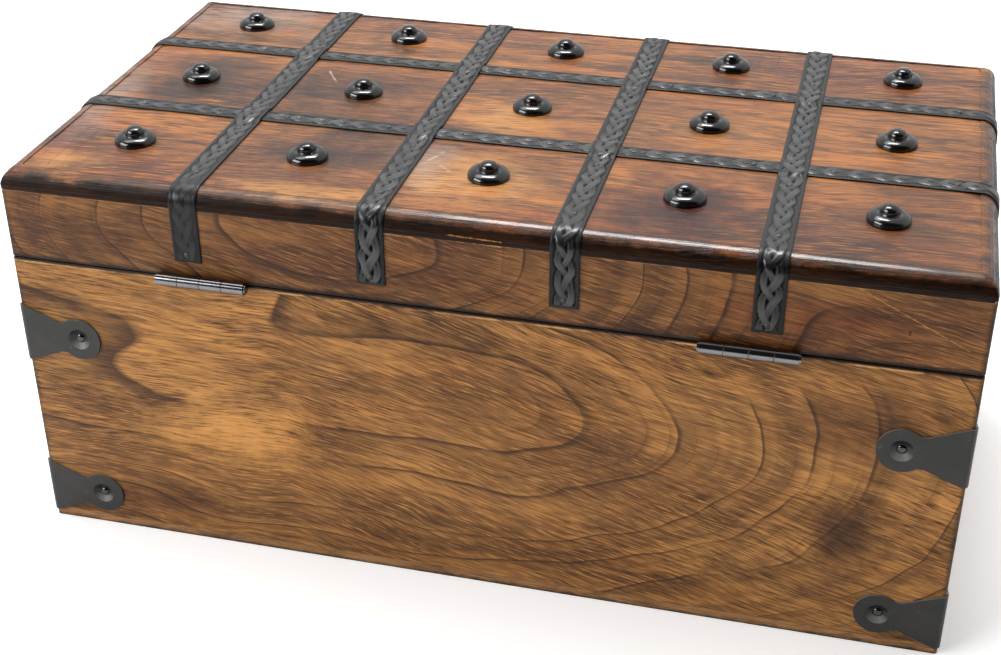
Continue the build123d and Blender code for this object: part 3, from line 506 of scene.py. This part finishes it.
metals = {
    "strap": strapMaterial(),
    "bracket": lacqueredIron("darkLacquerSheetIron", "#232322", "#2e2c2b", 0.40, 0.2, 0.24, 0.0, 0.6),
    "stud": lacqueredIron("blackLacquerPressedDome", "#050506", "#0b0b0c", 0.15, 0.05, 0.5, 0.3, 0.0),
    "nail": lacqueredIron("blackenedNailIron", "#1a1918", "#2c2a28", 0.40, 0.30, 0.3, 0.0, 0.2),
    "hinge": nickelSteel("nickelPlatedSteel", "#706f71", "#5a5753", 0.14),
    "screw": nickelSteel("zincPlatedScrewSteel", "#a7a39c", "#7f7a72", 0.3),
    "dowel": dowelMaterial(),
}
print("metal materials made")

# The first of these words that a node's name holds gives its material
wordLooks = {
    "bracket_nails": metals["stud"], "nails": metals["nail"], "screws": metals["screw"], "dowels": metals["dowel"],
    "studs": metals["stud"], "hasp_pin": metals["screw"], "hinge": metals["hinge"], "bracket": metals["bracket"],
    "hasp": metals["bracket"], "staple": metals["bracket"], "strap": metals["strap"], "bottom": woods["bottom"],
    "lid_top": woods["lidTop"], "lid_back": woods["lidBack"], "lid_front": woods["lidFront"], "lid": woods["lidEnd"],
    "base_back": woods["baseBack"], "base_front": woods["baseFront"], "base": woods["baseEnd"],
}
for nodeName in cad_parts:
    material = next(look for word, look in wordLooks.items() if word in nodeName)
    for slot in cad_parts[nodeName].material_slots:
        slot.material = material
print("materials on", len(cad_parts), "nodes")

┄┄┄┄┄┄

For this exercise, please retype exactly the lines in the listing from the line with "for nodeName in" through its last line, both ends included.

for nodeName in cad_parts:
    material = next(look for word, look in wordLooks.items() if word in nodeName)
    for slot in cad_parts[nodeName].material_slots:
        slot.material = material
print("materials on", len(cad_parts), "nodes")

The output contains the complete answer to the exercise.